Por: Wilder Carrascal
La transfobia en Colombia sigue cobrando vidas. El reciente y atroz caso de Sara, una mujer trans que fue brutalmente agredida, le fracturaron las piernas y fue arrojada viva a una quebrada. Es un recordatorio desgarrador de la violencia sistemática y profundamente arraigada que enfrentan las personas trans en nuestro país. Antes de morir, Sara alcanzó a decir lo que muchos temen nombrar, fue un ataque intencional. Fue un crimen de odio.
Las cifras son alarmantes y reflejan una realidad que no podemos ignorar. Según la Defensoría del Pueblo, entre enero y octubre de 2024 se atendieron 258 casos de violencias por prejuicio contra mujeres y hombres trans y personas no binarias, lo que representa un aumento del 29,6% en comparación con el mismo periodo de 2023, cuando se registraron 199 casos. Además, la Fiscalía General de la Nación reportó que, en lo que va del año, han sido asesinadas 26 personas trans, es decir, un promedio de dos por mes.
No podemos seguir llamando “hechos aislados” a los constantes ataques contra personas trans. Colombia, aunque ha avanzado en el reconocimiento legal de la identidad de género, sigue fallando en la protección real de estas vidas. Las personas trans siguen siendo objeto de discriminación, exclusión social, violencia física y psicológica y una impunidad que perpetúa la idea de que sus vidas valen menos.
La transfobia no nace en un vacío. Se alimenta del silencio, del chiste transfóbico que no se cuestiona, del estigma social, de las instituciones que no brindan garantías, de una justicia que no actúa con diligencia y de una cultura que todavía no reconoce a las personas trans como ciudadanas con plenos derechos. El caso de Sara no es solo una tragedia personal; es un reflejo de un sistema estructural que permite y muchas veces propicia este tipo de crímenes.

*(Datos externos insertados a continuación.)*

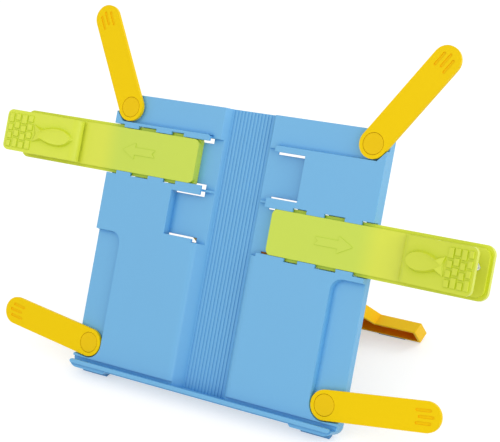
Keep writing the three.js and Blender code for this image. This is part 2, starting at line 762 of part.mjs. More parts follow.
// A compression spring as one unbroken tube. Its ends run straight up for one wire diameter.
function springGeometry() {
  const steps = 8;
  const sides = 5;
  const count = SPRING_TURNS * steps;
  const rise = SPRING_TOP - SPRING_BASE - WIRE_RADIUS * 2;
  const centres = [];
  for (let i = 0; i <= count; i += 1) {
    const angle = (i / steps) * Math.PI * 2;
    const height = SPRING_BASE + WIRE_RADIUS + (rise * i) / count;
    centres.push(new THREE.Vector3(SPRING_RADIUS * Math.cos(angle), SPRING_RADIUS * Math.sin(angle), height));
  }
  const positions = [];
  const index = [];
  centres.forEach((centre, i) => {
    const angle = (i / steps) * Math.PI * 2;
    const outward = new THREE.Vector3(Math.cos(angle), Math.sin(angle), 0);
    for (let k = 0; k < sides; k += 1) {
      const a = (k / sides) * Math.PI * 2;
      const point = centre.clone().addScaledVector(outward, WIRE_RADIUS * Math.cos(a));
      point.z += WIRE_RADIUS * Math.sin(a);
      positions.push(point.x, point.y, point.z);
    }
  });
  for (let i = 0; i < count; i += 1) {
    for (let k = 0; k < sides; k += 1) {
      const a = i * sides + k;
      const b = i * sides + ((k + 1) % sides);
      index.push(a, a + sides, b, b, a + sides, b + sides);
    }
  }
  const last = count * sides;
  for (let k = 1; k < sides - 1; k += 1) {
    index.push(0, k, k + 1);
    index.push(last, last + k + 1, last + k);
  }
  const geometry = new THREE.BufferGeometry();
  geometry.setAttribute('position', new THREE.Float32BufferAttribute(positions, 3));
  geometry.setIndex(index);
  return { geometry, centres };
}

// The least clear space between one turn of the wire and the next.
function springGap(centres) {
  let least = Infinity;
  centres.forEach((centre, i) => {
    for (let j = i + 5; j < centres.length; j += 1) {
      least = Math.min(least, centre.distanceTo(centres[j]));
    }
  });
  return least - WIRE_RADIUS * 2;
}

// ---------------------------------------------------------------- rear leg

// The tray's outline, drawn down from the hinge: a stem that flares out to a wide foot bar.
function legOutline(inset) {
  const stem = STEM_HALF - inset;
  const foot = FOOT_HALF - inset;
  const kink = KINK_HALF - inset * 0.5;
  const flare = -FLARE_START - inset * 0.6;
  const start = -FOOT_START - inset;
  const end = -LEG_LENGTH - SOLE_SLANT - 4;
  const half = [
    [stem, flare],
    [kink, start],
    [foot, start],
    [foot, end],
  ];
  const mirrored = half.map(([x, y]) => [-x, y]);
  return outline([[-stem, STEM_END], ...mirrored, ...half.reverse(), [stem, STEM_END]]);
}

// The tray between two levels. The foot bar's upper wall leans up towards the rim.
function slopedTray(inset, z0, z1) {
  const geometry = new THREE.ExtrudeGeometry(legOutline(inset), { depth: 1, bevelEnabled: false });
  const position = geometry.attributes.position;
  for (let i = 0; i < position.count; i += 1) {
    const z = position.getZ(i) > 0.5 ? z1 : z0;
    const y = position.getY(i);
    const onUpperWall = y < -FOOT_START + 5 && y > -FOOT_START - inset - 1;
    const lean = onUpperWall ? (TOP_SLANT * (z + LEG_SIDE)) / (LEG_SIDE * 2) : 0;
    position.setY(i, y + lean);
    position.setZ(i, z);
  }
  return solid(geometry);
}

// Everything past the slanted sole.
function beyondSole(inset) {
  const far = LEG_LENGTH + 40;
  const slope = SOLE_SLANT / (LEG_SIDE * 2);
  const at = (z) => -(LEG_LENGTH - inset + (LEG_SIDE - z) * slope);
  const shape = outline([
    [at(20), 20],
    [-far, 20],
    [-far, -20],
    [at(-20), -20],
  ]);
  return bar(shape, -FOOT_HALF - 5, FOOT_HALF + 5);
}

function rod(radius, half, sides = 24) {
  const geometry = new THREE.CylinderGeometry(radius, radius, half * 2, sides);
  geometry.rotateZ(Math.PI / 2);
  return solid(geometry);
}

function rearLeg(padRecess) {
  const shell = cut(slopedTray(0, -LEG_SIDE, LEG_SIDE), beyondSole(0));
  const hollow = cut(slopedTray(LEG_WALL, LEG_WALL - LEG_SIDE, LEG_SIDE + 1), beyondSole(LEG_WALL));
  let leg = join(cut(shell, hollow), rod(LEG_SIDE, STEM_HALF, 32));
  const ribs = [-26, 0, 26].map((x) =>
    block([x - RIB / 2, x + RIB / 2], [-LEG_LENGTH + 1, -4], [LEG_WALL - LEG_SIDE - 0.5, LEG_SIDE - 2]),
  );
  leg = join(leg, ...ribs);
  const heels = [-1, 1].map((side) =>
    block(onSide(side, [8, 24]), [0, HEEL_REACH], [-LEG_SIDE + 0.5, -2]),
  );
  leg = join(leg, ...heels);
  const lugGaps = [-1, 1].map((side) =>
    block(onSide(side, [LUG_INNER - 0.5, LUG_OUTER + 0.5]), [-LEG_SIDE - 4, LEG_SIDE + 3], [-10, 10]),
  );
  return cut(leg, ...lugGaps, rod(ROD_RADIUS + GAP, STEM_HALF + 5), padRecess);
}

// ---------------------------------------------------------------- pads

// The table's height in the tilted frame: just under the panel's lower back edge.
const toTable = new THREE.Matrix4().makeRotationX((90 - LEAN) * DEG);
const backEdge = new THREE.Vector3(0, FOOT_BOTTOM, -THICKNESS).applyMatrix4(toTable);
const TABLE = backEdge.z - PAD_DROP;

// A pad lying flat on the table, in table directions: along X, from the back edge forward, and up.
function padGeometry(x, back, depth, height, grow) {
  const geometry = new THREE.BoxGeometry(PAD_LENGTH + grow * 2, depth + grow * 2, height + grow);
  geometry.translate(x, back - depth / 2, TABLE + (height + grow) / 2);
  return geometry;
}

// The pads wedge into the plastic above them, so each is cut to the sole it sits in.
function pads(frame, x, back, depth, height, sole) {
  frame.updateWorldMatrix(true, false);
  const intoFrame = frame.matrixWorld.clone().invert();
  return [-1, 1].map((side) => {
    const pad = padGeometry(side * x, back, depth, height, 0).applyMatrix4(intoFrame);
    const room = padGeometry(side * x, back, depth, height, GAP).applyMatrix4(intoFrame);
    return { side, pad: sole ? solid(pad).intersect(sole) : solid(pad), room: solid(room) };
  });
}

const panelPads = pads(
  panelFrame,
  FOOT_PAD_X,
  backEdge.y - 0.8,
  5,
  4,
  block([-HALF_WIDTH, HALF_WIDTH], [FOOT_BOTTOM - 10, FOOT_BOTTOM + 1], [-40, 20]),
);

legFrame.updateWorldMatrix(true, false);
const rim = new THREE.Vector3(0, -LEG_LENGTH, LEG_SIDE).applyMatrix4(legFrame.matrixWorld);
const legPads = pads(legFrame, LEG_PAD_X, rim.y + 5.6, 5, 2.2, null);

// ---------------------------------------------------------------- assembly

function recessFor(list, limit) {
  const rooms = list.map(({ room }) => (limit ? room.intersect(limit) : room));
  return join(...rooms);
}

const footRoom = block(
  [-HALF_WIDTH, HALF_WIDTH],
  [FOOT_BOTTOM - 10, FOOT_BOTTOM + 1 + GAP],
  [-40, 20],
);
add(panelFrame, 'back_panel', backPanel(recessFor(panelPads, footRoom)), BLUE);

for (const arm of ARMS) {
  const pivot = new THREE.Group();
  pivot.position.set(arm.x, arm.y, 0);
  pivot.rotation.z = arm.angle * DEG;
  panelFrame.add(pivot);
  add(pivot, `arm_${arm.name}`, pageArm(), YELLOW);
  add(pivot, `arm_pin_${arm.name}`, armPin(), AMBER);
  add(pivot, `pin_ring_${arm.name}`, retainingRing(), BRIGHT_STEEL);
}

const spring = springGeometry();
console.log('least gap between the spring turns', springGap(spring.centres).toFixed(2));

for (const row of ROWS) {
  const name = row.side > 0 ? 'right' : 'left';
  const runner = new THREE.Group();
  runner.position.set(row.side * row.pulled, (row.low + row.high) / 2, 0);
  runner.rotation.z = row.side > 0 ? 0 : Math.PI;
  panelFrame.add(runner);
  add(runner, `slide_${name}`, slide(), GREEN);
  add(runner, `clip_lever_${name}`, clipLever(), LIME);
  add(runner, `clip_pin_${name}`, clipPin(), BRIGHT_STEEL);
  const coil = new THREE.Mesh(spring.geometry.toNonIndexed(), BRIGHT_STEEL);
  coil.geometry.computeVertexNormals();
  coil.name = `clip_spring_${name}`;
  coil.position.set(SPRING_X, SPRING_Y, 0);
  runner.add(coil);
}

add(legFrame, 'rear_leg', rearLeg(recessFor(legPads)), ORANGE);
add(legFrame, 'leg_hinge_rod', rod(ROD_RADIUS, STEM_HALF - 1), BRIGHT_STEEL);

for (const { side, pad } of panelPads) {
  add(panelFrame, side > 0 ? 'foot_pad_right' : 'foot_pad_left', pad, RUBBER);
}
for (const { side, pad } of legPads) {
  add(legFrame, side > 0 ? 'leg_pad_right' : 'leg_pad_left', pad, RUBBER);
}

// Sets the whole stand on the table, over the middle of its own footprint.
stand.updateWorldMatrix(true, true);
const bounds = new THREE.Box3().setFromObject(stand, true);
const middle = bounds.getCenter(new THREE.Vector3());
panelFrame.position.set(-middle.x, -middle.y, -bounds.min.z);
stand.updateWorldMatrix(true, true);

export default stand;
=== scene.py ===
import math

import bmesh
import bpy
from mathutils import Matrix, Quaternion, Vector


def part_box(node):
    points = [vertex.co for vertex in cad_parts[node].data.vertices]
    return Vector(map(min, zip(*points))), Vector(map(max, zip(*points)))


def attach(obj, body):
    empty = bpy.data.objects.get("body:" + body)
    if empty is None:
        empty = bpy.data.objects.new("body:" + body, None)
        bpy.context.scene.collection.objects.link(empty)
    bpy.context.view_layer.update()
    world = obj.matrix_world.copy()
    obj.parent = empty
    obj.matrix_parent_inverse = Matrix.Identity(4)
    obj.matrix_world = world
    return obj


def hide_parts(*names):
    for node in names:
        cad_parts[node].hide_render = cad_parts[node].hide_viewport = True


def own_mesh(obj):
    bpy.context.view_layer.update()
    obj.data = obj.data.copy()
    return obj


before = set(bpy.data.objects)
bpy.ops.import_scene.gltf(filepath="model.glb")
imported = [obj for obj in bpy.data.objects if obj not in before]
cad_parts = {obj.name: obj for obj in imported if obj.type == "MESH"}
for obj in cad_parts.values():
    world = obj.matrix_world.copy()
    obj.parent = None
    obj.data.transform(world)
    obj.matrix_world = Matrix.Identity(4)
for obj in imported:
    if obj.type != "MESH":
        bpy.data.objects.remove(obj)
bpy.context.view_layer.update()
MM = 0.001


# ------------------------------------------------------------------ the panel's lean
# The stand is drawn leaning back. The springs stand square to the panel's face, so they are
# made upright and then turned with it.

LEAN = math.radians(28)
turn = Matrix.Rotation(math.pi / 2 - LEAN, 4, "X")
FACE_NORMAL = (turn @ Vector((0, 0, 1))).normalized()


# ------------------------------------------------------------------ camera
# The stand is seen from the front right and from above, with the picture turned a little,
# so the panel's foot runs down to the right.

EYE = Vector((494.65, -754.16, 543.8)) * MM
LOOK_AT = Vector((19.78, -15.17, 131.75)) * MM
PICTURE_TURN = math.radians(-4.283)
SENSOR = 36.0
FOCAL = 92.44

camera_data = bpy.data.cameras.new("camera")
camera_data.sensor_width = SENSOR
camera_data.lens = FOCAL
camera_data.clip_start = 0.01
camera = bpy.data.objects.new("camera", camera_data)
bpy.context.scene.collection.objects.link(camera)
sight = LOOK_AT - EYE
level = sight.to_track_quat("-Z", "Y")
camera.rotation_mode = "QUATERNION"
camera.rotation_quaternion = Quaternion(sight.normalized(), -PICTURE_TURN) @ level
camera.location = EYE
bpy.context.scene.camera = camera


# ------------------------------------------------------------------ floor and light
# A plain pale floor and a white room. Broad lamps stand at the front left, low at the front
# right, at the right and behind at the right, so no side is left dark.

FLOOR_SIZE = 12.0
FLOOR_TONE = 0.66
ROOM_LIGHT = 0.71
FLOOR_GLOW = 0.5


def lamp(name, place, aim, size, power):
    """A round lamp of the given width, turned to the point it lights."""
    data = bpy.data.lights.new(name, "AREA")
    data.shape = "DISK"
    data.size = size
    data.energy = power
    obj = bpy.data.objects.new(name, data)
    bpy.context.scene.collection.objects.link(obj)
    obj.location = place
    obj.rotation_mode = "QUATERNION"
    obj.rotation_quaternion = (Vector(aim) - Vector(place)).to_track_quat("-Z", "Y")


lamp("key_lamp", place=(-0.9, -1.8, 1.9), aim=(0, 0, 0.12), size=2.0, power=9.5)
lamp("low_lamp", place=(1.7, -2.2, 0.35), aim=(0.05, 0, 0.08), size=1.3, power=9.5)
lamp("side_lamp", place=(2.3, -0.5, 1.1), aim=(0, 0, 0.12), size=1.8, power=14)
lamp("back_lamp", place=(1.3, 1.6, 1.7), aim=(0, 0, 0.1), size=1.4, power=11)


def maths(tree, operation, *terms):
    """One step of arithmetic on numbers and on other nodes' outputs."""
    node = tree.nodes.new("ShaderNodeMath")
    node.operation = operation
    for socket, term in zip(node.inputs, terms):
        if isinstance(term, bpy.types.NodeSocket):
            tree.links.new(term, socket)
        else:
            socket.default_value = term
    return node.outputs[0]


def white_where_seen(tree, unseen, seen):
    """A strength for the white of the room or floor, where it is looked at or mirrored, and
    another for the light it gives."""
    paths = tree.nodes.new("ShaderNodeLightPath")
    looked_at = paths.outputs["Is Camera Ray"]
    for ray in ("Is Glossy Ray", "Is Transmission Ray"):
        looked_at = maths(tree, "MAXIMUM", looked_at, paths.outputs[ray])
    strength = tree.nodes.new("ShaderNodeMapRange")
    strength.inputs["To Min"].default_value = unseen
    strength.inputs["To Max"].default_value = seen
    tree.links.new(looked_at, strength.inputs["Value"])
    return strength.outputs["Result"]


world = bpy.data.worlds.new("white_room")
bpy.context.scene.world = world
world.use_nodes = True
tree = world.node_tree
tree.nodes.clear()
background = tree.nodes.new("ShaderNodeBackground")
background.inputs["Color"].default_value = (1, 1, 1, 1)
tree.links.new(white_where_seen(tree, ROOM_LIGHT, 1.0), background.inputs["Strength"])
world_output = tree.nodes.new("ShaderNodeOutputWorld")
tree.links.new(background.outputs[0], world_output.inputs["Surface"])

floor_mesh = bpy.data.meshes.new("floor")
half = FLOOR_SIZE / 2
corners = [(-half, -half, 0), (half, -half, 0), (half, half, 0), (-half, half, 0)]
floor_mesh.from_pydata(corners, [], [(0, 1, 2, 3)])
floor = bpy.data.objects.new("floor", floor_mesh)
bpy.context.scene.collection.objects.link(floor)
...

Es urgente que como sociedad nos preguntemos qué estamos haciendo para cambiar esta realidad. No basta con indignarse ante los titulares: necesitamos una respuesta estatal contundente, investigaciones rápidas y eficaces, penas ejemplares para los agresores y políticas públicas que garanticen una vida digna y segura para las personas trans. Pero también necesitamos pedagogía, empatía y acciones desde lo cotidiano. La lucha contra la transfobia es colectiva y comienza con el reconocimiento del otro y el respeto por su existencia.
Sara no debió morir. Nadie más debe morir por ser quien es. Su muerte debe marcar un antes y un después en la conversación nacional. La indiferencia también mata.